Author: | The NumPy Community |
---|---|
Date: | 2008 |
Note
This is a tutorial-style introduction to NumPy. In addition, a reference guide is available, which details all the available modules, objects and functions.
NumPy is a framework for manipulating collections of numbers. In linear algebra, such collections are known as matrices, but in NumPy we call them arrays. Arrays are collections of numbers of a certain data-type, such as integer or floating-point number1. An array also has an associated shape that tells us how the numbers are organised. For example, the array containing
[1, 2, 3, 4]
has a shape of (4,), whilst the matrix
[[1, 2],
[3, 4],
[5, 6]]
has a shape of (3, 2).
Examples of arrays include
NumPy also contains some essential array libraries, which
These libraries are extended in NumPy's sister-project, SciPy.

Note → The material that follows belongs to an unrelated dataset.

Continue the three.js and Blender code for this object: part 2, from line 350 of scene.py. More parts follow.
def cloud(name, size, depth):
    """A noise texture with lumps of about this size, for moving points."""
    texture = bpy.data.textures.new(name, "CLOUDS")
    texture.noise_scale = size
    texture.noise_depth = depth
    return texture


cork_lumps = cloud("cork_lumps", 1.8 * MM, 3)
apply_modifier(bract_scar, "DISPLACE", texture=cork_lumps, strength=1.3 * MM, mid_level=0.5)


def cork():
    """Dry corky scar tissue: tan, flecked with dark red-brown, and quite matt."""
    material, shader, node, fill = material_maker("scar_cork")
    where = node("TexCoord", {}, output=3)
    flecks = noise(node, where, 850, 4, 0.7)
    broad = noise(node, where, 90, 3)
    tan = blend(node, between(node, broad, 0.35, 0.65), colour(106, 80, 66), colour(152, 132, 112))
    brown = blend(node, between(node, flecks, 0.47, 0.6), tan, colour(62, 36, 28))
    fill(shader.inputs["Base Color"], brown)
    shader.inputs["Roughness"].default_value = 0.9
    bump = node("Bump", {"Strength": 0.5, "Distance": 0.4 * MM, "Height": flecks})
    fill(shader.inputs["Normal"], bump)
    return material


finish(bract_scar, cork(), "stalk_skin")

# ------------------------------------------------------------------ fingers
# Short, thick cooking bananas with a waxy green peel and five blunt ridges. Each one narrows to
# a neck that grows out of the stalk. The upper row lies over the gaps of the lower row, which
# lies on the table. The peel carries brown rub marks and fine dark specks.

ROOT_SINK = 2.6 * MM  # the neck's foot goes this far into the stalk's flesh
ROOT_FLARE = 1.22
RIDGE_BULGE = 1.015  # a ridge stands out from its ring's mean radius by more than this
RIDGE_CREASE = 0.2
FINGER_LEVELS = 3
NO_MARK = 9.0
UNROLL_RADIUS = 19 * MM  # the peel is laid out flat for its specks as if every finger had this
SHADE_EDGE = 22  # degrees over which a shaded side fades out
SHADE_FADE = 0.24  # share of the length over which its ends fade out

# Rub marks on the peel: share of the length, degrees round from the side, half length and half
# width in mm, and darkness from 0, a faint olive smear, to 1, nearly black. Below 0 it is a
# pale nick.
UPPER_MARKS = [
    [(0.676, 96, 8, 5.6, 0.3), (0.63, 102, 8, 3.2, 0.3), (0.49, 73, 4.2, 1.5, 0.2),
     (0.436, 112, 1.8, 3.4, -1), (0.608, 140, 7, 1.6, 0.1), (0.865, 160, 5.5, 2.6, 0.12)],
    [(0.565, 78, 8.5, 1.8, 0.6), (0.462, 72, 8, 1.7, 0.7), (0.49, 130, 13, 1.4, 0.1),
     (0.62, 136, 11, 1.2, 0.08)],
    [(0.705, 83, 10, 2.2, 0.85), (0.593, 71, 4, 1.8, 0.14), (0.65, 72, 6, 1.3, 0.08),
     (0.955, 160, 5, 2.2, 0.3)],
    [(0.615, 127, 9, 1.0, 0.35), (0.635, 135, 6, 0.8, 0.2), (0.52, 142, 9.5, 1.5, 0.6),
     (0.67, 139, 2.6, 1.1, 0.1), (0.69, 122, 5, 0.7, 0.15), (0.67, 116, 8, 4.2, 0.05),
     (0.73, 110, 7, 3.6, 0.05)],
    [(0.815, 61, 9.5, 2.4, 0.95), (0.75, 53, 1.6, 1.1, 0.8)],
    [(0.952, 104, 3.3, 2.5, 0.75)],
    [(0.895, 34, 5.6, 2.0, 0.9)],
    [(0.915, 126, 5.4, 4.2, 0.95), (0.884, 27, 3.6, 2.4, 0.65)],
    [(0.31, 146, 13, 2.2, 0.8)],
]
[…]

Before we start, let's make sure we have a working copy of NumPy installed. Launch Python, and type
>>> import numpy as np
>>> np.__version__
'1.2.0.dev5311'
As long as you have a version >= 1.0.5, we're good to go. For installation instructions, see the NumPy homepage.
Throughout this tutorial, I shall make use of IPython, a fantastic Python shell that runs on all the major platforms. If you don't have access to IPython, skip ahead to Constructing arrays.
Note
Start IPython now. You should see a prompt like this:
In [2]:
Import NumPy:
In [2]: import numpy as np
IPython has many useful features, the most important of which are:
Type the following:
In [3]: np.linalg.<TAB>
where <TAB> refers to the TAB-key. You should see:
In [2]: np.linalg.
np.linalg.LinAlgError np.linalg.cond
np.linalg.Tester np.linalg.det
np.linalg.__builtins__ np.linalg.eig
np.linalg.__class__ np.linalg.eigh
np.linalg.__delattr__ np.linalg.eigvals
np.linalg.__dict__ np.linalg.eigvalsh
np.linalg.__doc__ np.linalg.info
np.linalg.__file__ np.linalg.inv
[...]
IPython examined the np.linalg module, and returned all the possible completions. This is a great way to explore all the functions are available in NumPy.

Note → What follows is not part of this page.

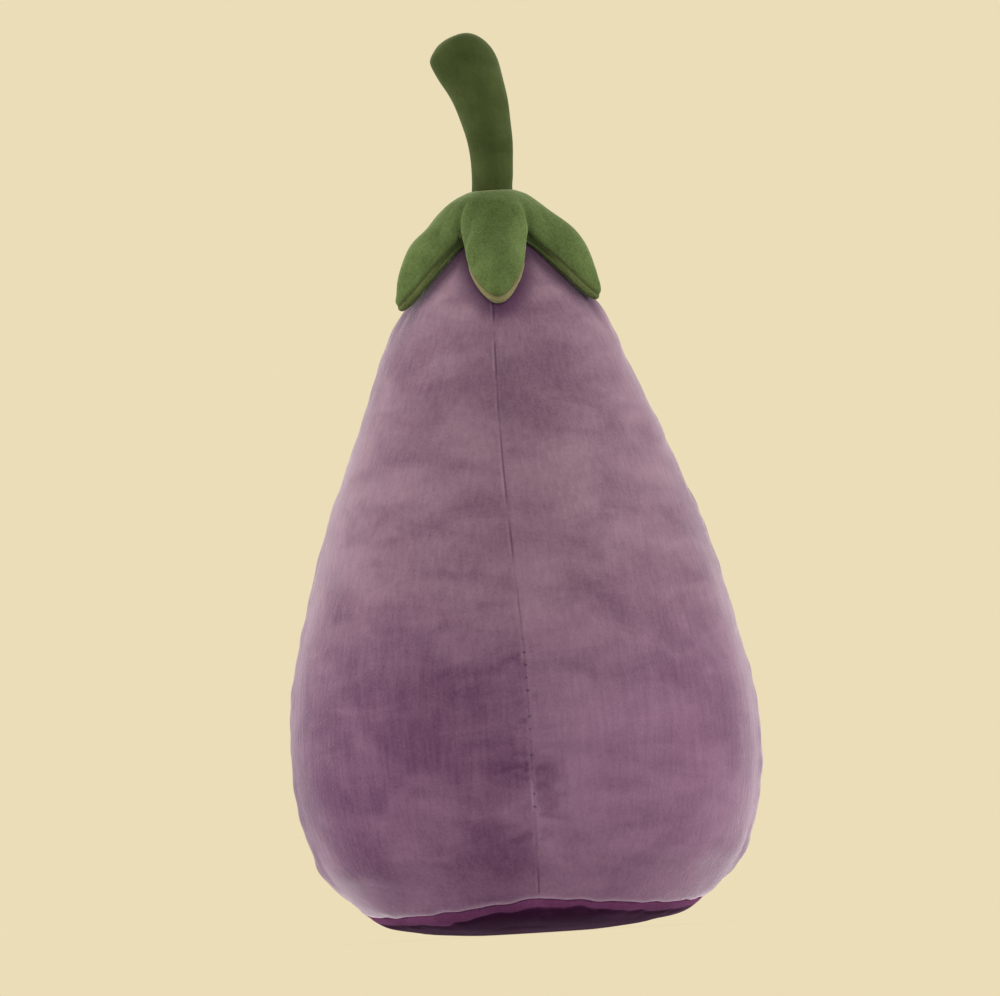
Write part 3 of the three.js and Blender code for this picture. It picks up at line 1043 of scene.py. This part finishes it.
@dataclass
class Base:
    """The plum panel under the hem: flat where it stands, and rolled up all round."""

    skin: Skin
    per_half: int = 18
    crease: float = 0.9 * MM
    fill: float = 0.85

    def build(self, material: bpy.types.Material) -> bpy.types.Object:
        """Makes the base.

        Args:
            material: The plum pile.

        Returns:
            The base.
        """
        skin = self.skin
        columns = skin.columns(self.per_half, 0.35)
        hem = skin.hem_way(columns)
        foot = skin.foot_radius
        flat_rings = (0.2, 0.4, 0.6, 0.8, 0.92)
        rings = [skin.place(np.full(len(columns), foot * part), columns) for part in flat_rings]
        for part in np.linspace(0, 1, 26):
            way = foot + (hem - 1.3 * MM - foot) * part
            sunk = 0.7 * MM * smoothstep(part, 0.8, 1.0)
            rings.append(skin.place(way, columns, sunk))
        for along, depth in ((0.7, 1.3), (0.45, 2.2), (0.5, 3.4)):
            rings.append(skin.place(hem - along * MM, columns, depth * MM))
        inner = rings[-1]
        ceiling = skin.hem_height - 5 * MM
        for part in (0.8, 0.5, 0.22):
            ring = inner.copy()
            ring[:, :2] *= part
            ring[:, 2] = ceiling + (ring[:, 2] - ceiling) * part
            rings.append(ring)
        piece = closed_loft("base_plush", np.array(rings), (0, 0, 0), (0, 0, ceiling))
        places = read_places(piece.data)
        low = smoothstep(places[:, 2], 2.0 * MM, 0.6 * MM)
        high = smoothstep(places[:, 2], 5.5 * MM, 7.5 * MM)
        held = np.where(np.maximum(low, high) > 0.4, 1.0, 0.0)
        Stuffing().swell(piece, held, np.full(len(places), 0.8 * MM))
        refine(piece)
        self._detail(piece)
        return finish_piece(piece, material, Slot.PLUM, ["base_panel"], self.fill)

    def _detail(self, piece: bpy.types.Object) -> None:
        """Folds a soft crease under each lobe of the hem, with painted shade below it and a painted
        highlight on the band above it.

        Args:
            piece: The refined panel.
        """
        mesh = piece.data
        places = read_places(mesh)
        normals = read_places(mesh, "normal")
        azimuth, off, radius = self.skin.around(places)
        lobe = np.abs(np.sin(SEAMS / 2 * azimuth))
        wander = Unevenness(21, 45 * MM, 0.4 * MM).at(places)
        level = self.skin.hem_at(azimuth) - 3.6 * MM - 1.2 * MM * lobe + wander
        outer = smoothstep(radius, 52 * MM, 60 * MM) * (normals[:, 2] < 0.2)
        fold = bell(places[:, 2] - level, 0.9 * MM) * smoothstep(lobe, 0.12, 0.5) * outer
        roll = bell(places[:, 2] - level - 2.2 * MM, 1.5 * MM) * smoothstep(lobe, 0.1, 0.5) * outer
        lumps = Unevenness(23, 30 * MM, 0.25 * MM).at(places) * smoothstep(places[:, 2], 1 * MM, 4 * MM)
        moved = places + normals * (0.45 * MM * roll - self.crease * fold + lumps * outer)[:, None]
        moved[:, 2] = np.maximum(moved[:, 2], 0)
        write_places(mesh, moved)
        # Painted shade in the crease and on the underside below it, and a painted highlight on the band
        # above it.
        below = smoothstep(places[:, 2], level + 0.4 * MM, level - 0.6 * MM)
        write_values(mesh, "groove", np.clip(fold * 0.5 + 0.9 * below, 0, 1))
        write_values(mesh, "laid", 0.9 * below - 0.45 * (1 - below))
        write_values(mesh, "edge", np.zeros(len(places)))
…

Once you see an interesting function, you'd like to know how to use it:
In[3]: np.transpose?<ENTER>
IPython displays the documentation for transpose. Also note that the function signature is given after Definition:. In order to view the actual source code, use two question marks instead of one.
When building a new array, we need to specify two attributes:
Let's create an array which holds the numbers 1 through 4:
>>> np.array([1, 2, 3, 4], dtype=int)
array([1, 2, 3, 4])
If you don't provide the data type, NumPy will guess what it should be:
>>> x = np.array([1, 2, 3, 4])
>>> x
array([1, 2, 3, 4])
>>> x.dtype
dtype('int32')
NumPy has many different numerical types, of which the most important are int, float, complex, bool and uint (unsigned integer).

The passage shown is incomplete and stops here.